(RECORDED DATA)
* * *

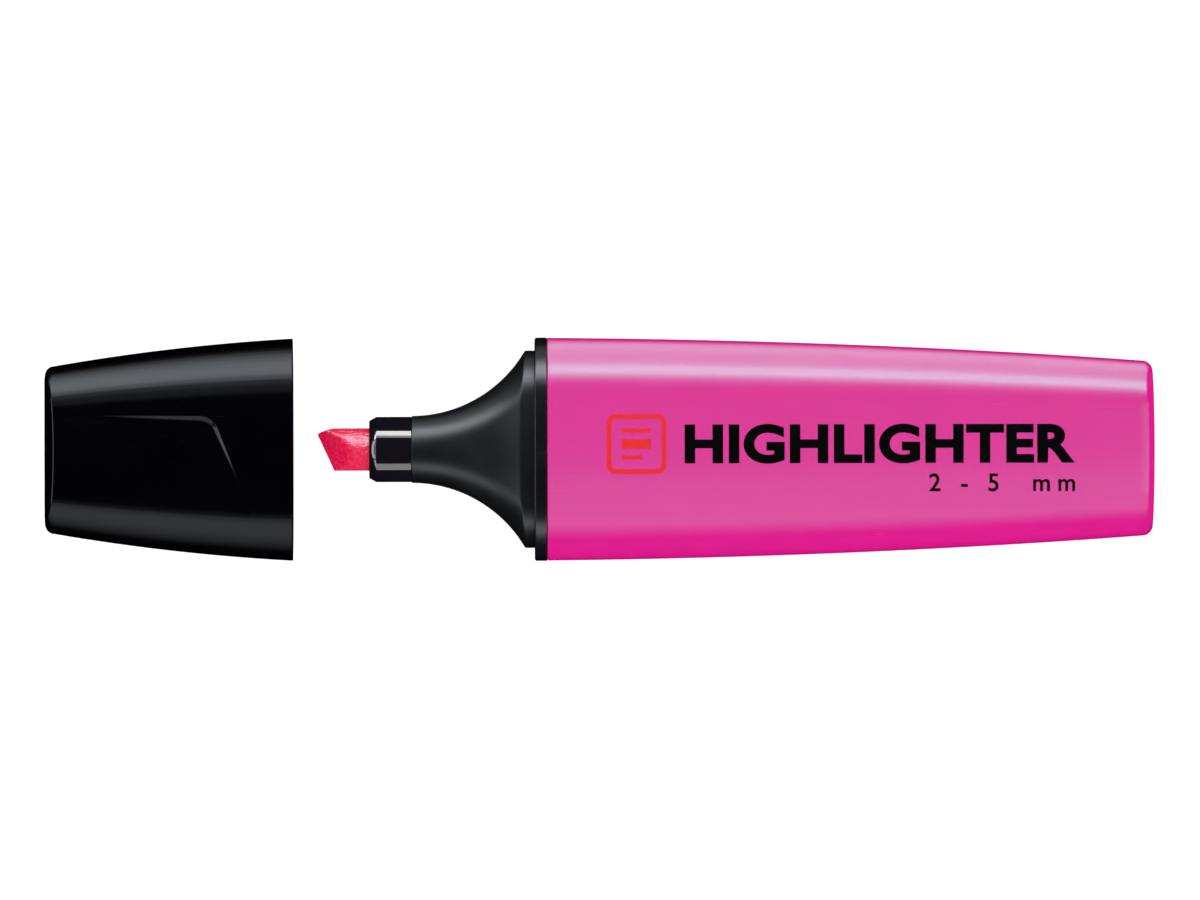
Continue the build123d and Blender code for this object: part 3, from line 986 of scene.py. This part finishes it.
def fibre_material(name, first, second, roughness, relief, size):
    """Bonded fibres that run along the pen's axis."""
    mat, tree, shader = new_material(name)
    strands = grain(tree, size, (7, 1, 1), 3.0)
    pits = grain(tree, size * 1.3, detail=2.0)
    both = combined(tree, "ADD", strands, pits)
    vary_color(tree, shader, spread(tree, both, 0, 1, 0.75, 1.2), second, first)
    tree.links.new(spread(tree, pits, *roughness), shader.inputs["Roughness"])
    raise_bump(tree, shader, both, relief)
    return mat, shader


def nib_material():
    mat, shader = fibre_material(
        "nib_felt",
        first=(0.80, 0.022, 0.110),
        second=(0.70, 0.002, 0.042),
        roughness=(0.22, 0.34),
        relief=0.09,
        size=0.28,
    )
    shader.inputs["Specular IOR Level"].default_value = 0.8
    # Painted glow: the felt gives off a faint red light of its own, which brightens its facets where
    # little lamp light falls.
    shader.inputs["Emission Color"].default_value = (0.95, 0.004, 0.07, 1)
    shader.inputs["Emission Strength"].default_value = 0.28
    return mat


def reservoir_material():
    mat, _ = fibre_material(
        "reservoir_fibre",
        first=(0.80, 0.06, 0.30),
        second=(0.60, 0.02, 0.16),
        roughness=(0.7, 0.9),
        relief=0.08,
        size=0.16,
    )
    return mat


def film_material():
    mat, _ = moulded_plastic(
        "reservoir_film",
        first=(0.86, 0.42, 0.60),
        second=(0.80, 0.34, 0.54),
        gloss=(0.16, 0.24),
        specular=0.5,
        relief=0.004,
        relief_size=2.5,
    )
    return mat


INK_ROUGHNESS = (0.30, 0.38)


def ink_material(name, first, second):
    """Screen-printed ink, with faint pinholes and a slightly uneven gloss."""
    mat, tree, shader = new_material(name)
    vary_color(tree, shader, spread(tree, grain(tree, 0.5, detail=3.0), 0, 1), first, second)
    tree.links.new(spread(tree, grain(tree, 0.8), *INK_ROUGHNESS), shader.inputs["Roughness"])
    raise_bump(tree, shader, grain(tree, 0.12), 0.0015)
    return mat


# --- build ------------------------------------------------------------------------------------------


def set_material(obj, mat):
    obj.data.materials.clear()
    obj.data.materials.append(mat)


def ride_as(obj, mat, body):
    set_material(obj, mat)
    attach(obj, body)


barrel_mat = barrel_plastic()
cap_mat = cap_plastic()
shells = {
    "barrel": (make_barrel(), barrel_mat, "pen", "barrel"),
    "front": (make_front_moulding(), matt_plastic(), "pen", "front_section"),
    "collar": (make_collar(), polished_plastic(), "pen", "nib_holder"),
    "nib": (make_nib(), nib_material(), "pen", "nib"),
    "cap": (make_cap(), cap_mat, "cap", "cap_shell"),
    "seal": (make_cap_seal(), seal_plastic(), "cap", "cap_inner_seal"),
}
lit_as = {group: [shell[0]] for group, shell in shells.items()}
for obj, mat, body, node in shells.values():
    ride_as(obj, mat, body)
    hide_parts(node)
for rib in make_cap_ribs():
    ride_as(rib, cap_mat, "cap")
for rib in make_barrel_ribs():
    ride_as(rib, barrel_mat, "pen")

inks = {
    "black": ink_material("print_black", (0.0016, 0.0012, 0.0026), (0.0024, 0.0016, 0.0034)),
    "red": ink_material("print_red", (0.90, 0.010, 0.012), (0.86, 0.008, 0.010)),
}
lit_as["print"] = []
for side, underside in (("front", False), ("back", True)):
    for layer, ink in make_print(side, underside):
        ride_as(layer, inks[ink], "pen")
        lit_as["print"].append(layer)

set_material(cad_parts["ink_reservoir"], reservoir_material())
set_material(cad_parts["reservoir_wrap"], film_material())

# --- stage ------------------------------------------------------------------------------------------

FLOOR_SIZE = 40.0


def make_floor():
    """Pale floor that fades to white, and doesn't show in glossy reflections."""
    corners = [(-FLOOR_SIZE, -FLOOR_SIZE, 0), (FLOOR_SIZE, -FLOOR_SIZE, 0)]
    corners += [(FLOOR_SIZE, FLOOR_SIZE, 0), (-FLOOR_SIZE, FLOOR_SIZE, 0)]
    mesh = bpy.data.meshes.new("floor")
    mesh.from_pydata(corners, [], [(0, 1, 2, 3)])
    floor = bpy.data.objects.new("floor", mesh)
    bpy.context.scene.collection.objects.link(floor)
    mat, tree, shader = new_material("floor")
    shader.inputs["Base Color"].default_value = (0.9, 0.9, 0.9, 1)
    shader.inputs["Roughness"].default_value = 0.9
    shader.inputs["Specular IOR Level"].default_value = 0.0
    shader.inputs["Emission Color"].default_value = (1, 1, 1, 1)
    shader.inputs["Emission Strength"].default_value = 0.62
    set_material(floor, mat)
    floor.visible_glossy = False


def soft_box(name, direction, distance, width, length, radiance):
    """Rectangular light that faces the pen; its length lies level, square to the light's direction."""
    data = bpy.data.lights.new(name, "AREA")
    data.shape = "RECTANGLE"
    data.size, data.size_y = length, width
    data.energy = radiance * math.pi * width * length
    light = bpy.data.objects.new(name, data)
    bpy.context.scene.collection.objects.link(light)
    towards = Vector(direction).normalized()
    light.location = towards * distance
    light.rotation_mode = "QUATERNION"
    light.rotation_quaternion = towards.to_track_quat("Z", "Y")
    light.visible_camera = False
    return light


def leaning(degrees, x_part, y_part):
    """Direction that leans that far from straight up, towards (x_part, y_part)."""
    lean = math.radians(degrees)
    return x_part * math.sin(lean), y_part * math.sin(lean), math.cos(lean)


# Metres, and degrees for the step.
STRIP_DISTANCE = 0.6
STRIP_LENGTH = 1.6
STRIP_STEP = 9.0
BACK, FRONT, LEFT, RIGHT = (0, 1), (0, -1), (-1, 0), (1, 0)
WHITE, CYAN, PALE_CYAN = (1.0, 1.0, 1.0), (0.1, 1.0, 0.93), (0.4, 0.9, 1.0)


def lit_group(groups):
    """Collection of the pieces that one set of strips lights, made once for each set."""
    name = "lit_" + "_".join(groups)
    if name not in bpy.data.collections:
        lit = bpy.data.collections.new(name)
        for obj in (obj for group in groups for obj in lit_as[group]):
            lit.objects.link(obj)
    return bpy.data.collections[name]


def strip(groups, heading, first, last, radiance, color=WHITE, length=STRIP_LENGTH):
    """Long light that draws one highlight on the named groups of pieces only.

    It spans two angles from straight up, towards a heading.
    """
    across = 2 * STRIP_DISTANCE * math.tan(math.radians((last - first) / 2))
    towards = leaning((first + last) / 2, *heading)
    light = soft_box(f"strip_{groups[0]}", towards, STRIP_DISTANCE, across, length, radiance)
    light.data.color = color
    light.visible_diffuse = False
    light.light_linking.receiver_collection = lit_group(groups)


def soft_edge(groups, heading, peak, rise, fall, color=WHITE, length=STRIP_LENGTH):
    """Neighbouring strips that make one soft band of light.

    Rise and fall are pairs of angles from straight up, towards a heading: the level climbs over the
    first pair, stays at its peak between them and dies away over the second pair.
    """
    edges = np.linspace(rise[0], fall[1], round((fall[1] - rise[0]) / STRIP_STEP) + 1)
    for first, last in zip(edges, edges[1:]):
        middle = (first + last) / 2
        level = peak * smooth_step(middle, *rise) * (1 - smooth_step(middle, *fall))
        strip(groups, heading, first, last, level, color, length)


make_floor()

soft_edge(("cap",), BACK, 4.2, (34, 60), (62, 118), length=1.2)
strip(("cap",), BACK, 20, 40, 0.3, length=1.2)
soft_edge(("cap",), FRONT, 1.1, (32, 52), (60, 120))

soft_edge(("front",), BACK, 6.8, (34, 54), (60, 86))
strip(("front",), BACK, 84, 114, 0.5)
soft_edge(("front",), FRONT, 2.2, (42, 54), (66, 80))

soft_edge(("barrel",), BACK, 15.0, (42, 56), (62, 80), CYAN, 0.7)
soft_edge(("barrel",), BACK, 10.0, (26, 58), (94, 150), CYAN, 0.7)
strip(("barrel",), BACK, 3, 36, 2.1, CYAN, 0.7)
soft_edge(("barrel",), FRONT, 5.0, (-12, 14), (42, 86), CYAN, 1.1)
strip(("barrel",), RIGHT, 14, 56, 4.5, CYAN, 0.4)

strip(("collar", "seal"), BACK, 50, 68, 7.0)
strip(("collar",), BACK, 42, 50, 2.0)
strip(("collar", "seal"), FRONT, 51, 77, 1.7)
strip(("collar",), LEFT, 45, 74, 0.9)

strip(("nib",), BACK, 30, 80, 7.5, PALE_CYAN, 0.7)
strip(("print",), BACK, 60, 90, 1.5)
cap_end_glow = soft_box("end", leaning(69, *LEFT), distance=0.6, width=0.20, length=0.5, radiance=2.4)
cap_end_glow.visible_diffuse = False
broad = soft_box("broad", leaning(8, *BACK), distance=1.2, width=1.2, length=1.6, radiance=0.5)
broad.visible_glossy = False

world = bpy.data.worlds.new("studio")
bpy.context.scene.world = world
world.use_nodes = True
world.cycles_visibility.glossy = False
world.node_tree.nodes["Background"].inputs["Color"].default_value = (1, 1, 1, 1)
camera_ray = world.node_tree.nodes.new("ShaderNodeLightPath").outputs["Is Camera Ray"]
sky_level = spread(world.node_tree, camera_ray, 0.85, 1.0, 0.0, 1.0)
world.node_tree.links.new(sky_level, world.node_tree.nodes["Background"].inputs["Strength"])

bpy.context.scene.view_settings.view_transform = "Standard"

# --- camera -----------------------------------------------------------------------------------------

FRAME_WIDTH = 145.0
CAMERA_OFFSET = (0.08, -0.11)
CAMERA_ROLL = -0.11

camera_data = bpy.data.cameras.new("camera")
camera_data.lens = 1000
camera_data.sensor_width = 36
camera = bpy.data.objects.new("camera", camera_data)
bpy.context.scene.collection.objects.link(camera)
middle = (cad_bounds[0] + cad_bounds[1]) / 2
distance = FRAME_WIDTH * MM * camera_data.lens / camera_data.sensor_width
offset = Vector((CAMERA_OFFSET[0] * MM, CAMERA_OFFSET[1] * MM, distance))
camera.location = middle + offset
camera.rotation_euler = (0, 0, math.radians(CAMERA_ROLL))
bpy.context.scene.camera = camera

* * *

Copy every line above in which the string "scene" shows up.

(REPLY TO THE TASK)
Continue the build123d and Blender code for this object: part 3, from line 986 of scene.py. This part finishes it.
    bpy.context.scene.collection.objects.link(floor)
    bpy.context.scene.collection.objects.link(light)
bpy.context.scene.world = world
bpy.context.scene.view_settings.view_transform = "Standard"
bpy.context.scene.collection.objects.link(camera)
bpy.context.scene.camera = camera